* BEGIN *

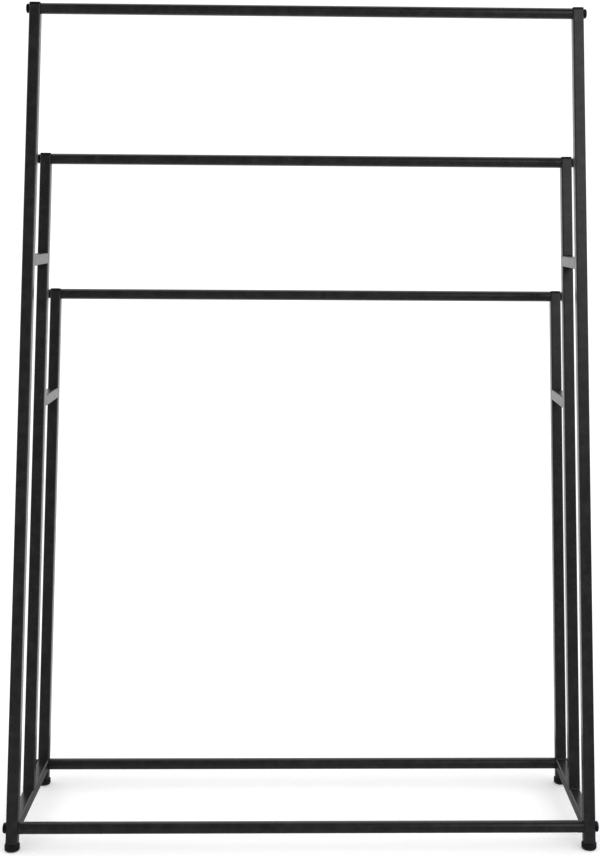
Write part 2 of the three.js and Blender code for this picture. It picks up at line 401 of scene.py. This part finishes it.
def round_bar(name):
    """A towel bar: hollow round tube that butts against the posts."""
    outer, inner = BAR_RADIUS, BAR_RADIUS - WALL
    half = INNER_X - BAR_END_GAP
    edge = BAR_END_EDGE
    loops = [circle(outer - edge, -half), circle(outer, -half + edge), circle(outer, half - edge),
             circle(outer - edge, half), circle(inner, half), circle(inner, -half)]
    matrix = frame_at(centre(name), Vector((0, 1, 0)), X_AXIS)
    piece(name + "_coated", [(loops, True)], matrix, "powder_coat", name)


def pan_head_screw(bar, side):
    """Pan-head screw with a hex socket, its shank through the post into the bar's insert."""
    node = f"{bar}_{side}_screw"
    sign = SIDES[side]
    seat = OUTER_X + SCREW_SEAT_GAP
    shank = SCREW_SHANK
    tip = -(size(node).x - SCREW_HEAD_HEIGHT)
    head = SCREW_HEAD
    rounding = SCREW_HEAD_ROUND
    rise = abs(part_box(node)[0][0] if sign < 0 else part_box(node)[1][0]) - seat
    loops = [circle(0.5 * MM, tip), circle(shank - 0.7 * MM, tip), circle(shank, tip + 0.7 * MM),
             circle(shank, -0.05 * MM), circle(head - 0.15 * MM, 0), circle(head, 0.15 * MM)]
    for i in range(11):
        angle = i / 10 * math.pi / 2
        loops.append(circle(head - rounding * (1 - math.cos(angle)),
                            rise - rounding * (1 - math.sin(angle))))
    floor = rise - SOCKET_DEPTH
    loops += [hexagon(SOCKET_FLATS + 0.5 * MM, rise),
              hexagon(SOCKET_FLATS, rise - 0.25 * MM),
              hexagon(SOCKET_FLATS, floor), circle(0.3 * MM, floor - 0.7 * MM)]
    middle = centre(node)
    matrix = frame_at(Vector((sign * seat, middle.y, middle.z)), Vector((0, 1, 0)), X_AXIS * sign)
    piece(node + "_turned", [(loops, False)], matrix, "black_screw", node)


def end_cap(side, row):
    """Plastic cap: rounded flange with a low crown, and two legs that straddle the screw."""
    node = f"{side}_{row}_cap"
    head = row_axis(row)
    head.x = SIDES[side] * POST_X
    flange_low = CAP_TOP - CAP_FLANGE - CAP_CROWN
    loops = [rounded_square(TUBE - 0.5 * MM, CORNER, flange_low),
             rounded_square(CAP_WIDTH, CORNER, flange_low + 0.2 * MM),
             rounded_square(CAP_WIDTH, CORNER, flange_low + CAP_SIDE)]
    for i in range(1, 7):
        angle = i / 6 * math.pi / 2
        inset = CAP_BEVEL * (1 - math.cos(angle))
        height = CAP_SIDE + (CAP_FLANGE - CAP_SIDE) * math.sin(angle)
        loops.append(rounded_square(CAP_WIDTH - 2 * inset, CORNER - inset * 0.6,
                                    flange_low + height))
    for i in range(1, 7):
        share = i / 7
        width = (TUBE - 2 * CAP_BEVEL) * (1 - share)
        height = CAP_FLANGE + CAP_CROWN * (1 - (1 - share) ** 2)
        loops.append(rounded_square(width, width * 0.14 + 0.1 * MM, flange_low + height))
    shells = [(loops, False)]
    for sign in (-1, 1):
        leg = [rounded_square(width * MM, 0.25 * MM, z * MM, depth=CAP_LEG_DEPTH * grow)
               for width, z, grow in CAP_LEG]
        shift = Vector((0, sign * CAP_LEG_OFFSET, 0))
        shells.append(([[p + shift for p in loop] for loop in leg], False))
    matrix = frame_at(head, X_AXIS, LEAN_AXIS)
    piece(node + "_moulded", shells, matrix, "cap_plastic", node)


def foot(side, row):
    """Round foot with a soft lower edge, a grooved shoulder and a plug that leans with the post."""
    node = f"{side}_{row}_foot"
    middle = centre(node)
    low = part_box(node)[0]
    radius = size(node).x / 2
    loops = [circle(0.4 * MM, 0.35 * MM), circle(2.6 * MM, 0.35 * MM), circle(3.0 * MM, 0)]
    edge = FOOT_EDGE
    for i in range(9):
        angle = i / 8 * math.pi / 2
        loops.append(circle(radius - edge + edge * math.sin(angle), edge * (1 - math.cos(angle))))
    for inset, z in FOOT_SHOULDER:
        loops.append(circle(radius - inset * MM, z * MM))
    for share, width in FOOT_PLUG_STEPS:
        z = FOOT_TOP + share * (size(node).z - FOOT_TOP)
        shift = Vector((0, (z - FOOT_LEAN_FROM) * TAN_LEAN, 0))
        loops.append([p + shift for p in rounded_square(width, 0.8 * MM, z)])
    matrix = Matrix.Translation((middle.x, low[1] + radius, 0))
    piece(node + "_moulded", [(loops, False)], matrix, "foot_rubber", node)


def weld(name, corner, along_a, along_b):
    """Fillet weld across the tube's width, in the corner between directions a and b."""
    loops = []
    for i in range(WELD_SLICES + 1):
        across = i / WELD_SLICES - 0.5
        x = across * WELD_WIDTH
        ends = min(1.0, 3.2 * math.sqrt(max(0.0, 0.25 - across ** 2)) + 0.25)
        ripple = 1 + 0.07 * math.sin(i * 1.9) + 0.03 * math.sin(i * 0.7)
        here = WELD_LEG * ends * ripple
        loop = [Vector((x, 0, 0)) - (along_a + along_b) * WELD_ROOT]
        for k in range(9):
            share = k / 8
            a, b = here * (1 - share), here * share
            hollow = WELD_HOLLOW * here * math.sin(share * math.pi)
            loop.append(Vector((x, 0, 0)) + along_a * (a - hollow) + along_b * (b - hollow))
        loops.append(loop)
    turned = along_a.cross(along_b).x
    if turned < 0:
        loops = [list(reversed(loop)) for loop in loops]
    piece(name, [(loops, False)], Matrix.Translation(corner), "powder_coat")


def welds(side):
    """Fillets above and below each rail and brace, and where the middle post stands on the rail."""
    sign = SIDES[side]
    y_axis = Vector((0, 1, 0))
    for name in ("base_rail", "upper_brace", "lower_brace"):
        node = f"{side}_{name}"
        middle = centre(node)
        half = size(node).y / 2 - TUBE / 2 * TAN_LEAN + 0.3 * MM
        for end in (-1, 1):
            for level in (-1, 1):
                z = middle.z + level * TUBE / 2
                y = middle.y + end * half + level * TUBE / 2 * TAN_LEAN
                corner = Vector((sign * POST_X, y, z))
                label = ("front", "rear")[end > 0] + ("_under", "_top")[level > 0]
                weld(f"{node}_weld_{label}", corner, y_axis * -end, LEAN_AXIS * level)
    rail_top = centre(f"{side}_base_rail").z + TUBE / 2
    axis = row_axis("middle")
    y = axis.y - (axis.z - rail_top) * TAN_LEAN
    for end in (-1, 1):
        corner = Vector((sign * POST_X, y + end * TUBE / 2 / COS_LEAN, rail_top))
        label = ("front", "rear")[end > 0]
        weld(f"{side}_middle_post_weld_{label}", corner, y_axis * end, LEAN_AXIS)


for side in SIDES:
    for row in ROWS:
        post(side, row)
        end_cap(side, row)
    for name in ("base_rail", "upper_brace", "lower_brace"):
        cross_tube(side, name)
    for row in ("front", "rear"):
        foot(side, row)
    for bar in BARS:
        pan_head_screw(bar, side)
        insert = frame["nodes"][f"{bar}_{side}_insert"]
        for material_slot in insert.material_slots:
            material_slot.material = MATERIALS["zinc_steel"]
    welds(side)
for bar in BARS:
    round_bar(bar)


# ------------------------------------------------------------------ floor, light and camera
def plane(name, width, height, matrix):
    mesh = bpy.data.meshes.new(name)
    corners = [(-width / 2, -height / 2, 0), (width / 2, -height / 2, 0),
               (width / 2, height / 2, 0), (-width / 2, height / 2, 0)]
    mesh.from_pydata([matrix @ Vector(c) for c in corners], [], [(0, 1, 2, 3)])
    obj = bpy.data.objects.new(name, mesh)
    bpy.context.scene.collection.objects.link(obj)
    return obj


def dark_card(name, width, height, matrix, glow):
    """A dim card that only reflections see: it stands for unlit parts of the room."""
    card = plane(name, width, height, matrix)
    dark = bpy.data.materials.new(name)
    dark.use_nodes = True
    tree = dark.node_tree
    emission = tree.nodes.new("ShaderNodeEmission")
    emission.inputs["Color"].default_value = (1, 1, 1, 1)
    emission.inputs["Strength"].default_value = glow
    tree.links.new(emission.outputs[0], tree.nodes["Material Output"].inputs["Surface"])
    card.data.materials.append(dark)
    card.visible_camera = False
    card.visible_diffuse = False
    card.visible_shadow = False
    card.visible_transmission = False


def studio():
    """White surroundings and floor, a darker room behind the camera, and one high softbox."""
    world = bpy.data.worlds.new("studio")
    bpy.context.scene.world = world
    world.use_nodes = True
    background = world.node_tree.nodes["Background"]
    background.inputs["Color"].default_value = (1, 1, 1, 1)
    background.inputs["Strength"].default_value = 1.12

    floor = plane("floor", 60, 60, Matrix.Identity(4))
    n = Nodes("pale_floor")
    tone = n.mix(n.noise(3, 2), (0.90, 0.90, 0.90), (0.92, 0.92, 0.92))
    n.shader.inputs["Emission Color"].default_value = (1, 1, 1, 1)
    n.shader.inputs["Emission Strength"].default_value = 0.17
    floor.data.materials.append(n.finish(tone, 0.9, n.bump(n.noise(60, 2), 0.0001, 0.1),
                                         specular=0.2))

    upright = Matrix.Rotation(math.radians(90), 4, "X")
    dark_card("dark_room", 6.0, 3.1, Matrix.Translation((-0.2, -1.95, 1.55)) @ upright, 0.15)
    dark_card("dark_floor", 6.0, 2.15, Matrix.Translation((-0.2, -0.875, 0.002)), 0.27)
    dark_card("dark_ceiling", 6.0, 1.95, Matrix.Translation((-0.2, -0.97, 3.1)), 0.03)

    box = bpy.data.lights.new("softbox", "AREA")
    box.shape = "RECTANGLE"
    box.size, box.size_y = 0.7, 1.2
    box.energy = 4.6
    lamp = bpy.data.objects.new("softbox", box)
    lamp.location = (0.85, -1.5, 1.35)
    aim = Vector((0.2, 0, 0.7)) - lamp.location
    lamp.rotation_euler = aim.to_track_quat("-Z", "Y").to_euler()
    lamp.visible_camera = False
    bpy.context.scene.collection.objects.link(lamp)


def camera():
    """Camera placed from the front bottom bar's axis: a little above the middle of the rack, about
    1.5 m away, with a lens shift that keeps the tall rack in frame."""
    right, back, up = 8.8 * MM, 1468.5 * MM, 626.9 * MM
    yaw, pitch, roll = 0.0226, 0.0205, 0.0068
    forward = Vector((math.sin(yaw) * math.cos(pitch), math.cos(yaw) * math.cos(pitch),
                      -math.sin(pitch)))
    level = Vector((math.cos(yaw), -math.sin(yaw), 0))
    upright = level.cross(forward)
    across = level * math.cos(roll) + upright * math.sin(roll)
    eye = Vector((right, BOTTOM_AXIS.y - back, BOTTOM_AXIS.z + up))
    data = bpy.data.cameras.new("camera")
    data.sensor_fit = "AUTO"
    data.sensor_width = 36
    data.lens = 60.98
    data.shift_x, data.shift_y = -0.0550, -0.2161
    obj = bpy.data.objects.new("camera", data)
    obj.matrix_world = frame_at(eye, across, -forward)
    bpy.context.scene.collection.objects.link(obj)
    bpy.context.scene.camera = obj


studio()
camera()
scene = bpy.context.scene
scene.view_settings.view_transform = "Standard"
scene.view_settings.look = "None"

* END *

:: What the task asks ::
Pick out and copy the lines of the material that include the word "scene".

:: Task answer ::
Write part 2 of the three.js and Blender code for this picture. It picks up at line 401 of scene.py. This part finishes it.
    bpy.context.scene.collection.objects.link(obj)
    bpy.context.scene.world = world
    bpy.context.scene.collection.objects.link(lamp)
    bpy.context.scene.collection.objects.link(obj)
    bpy.context.scene.camera = obj
scene = bpy.context.scene
scene.view_settings.view_transform = "Standard"
scene.view_settings.look = "None"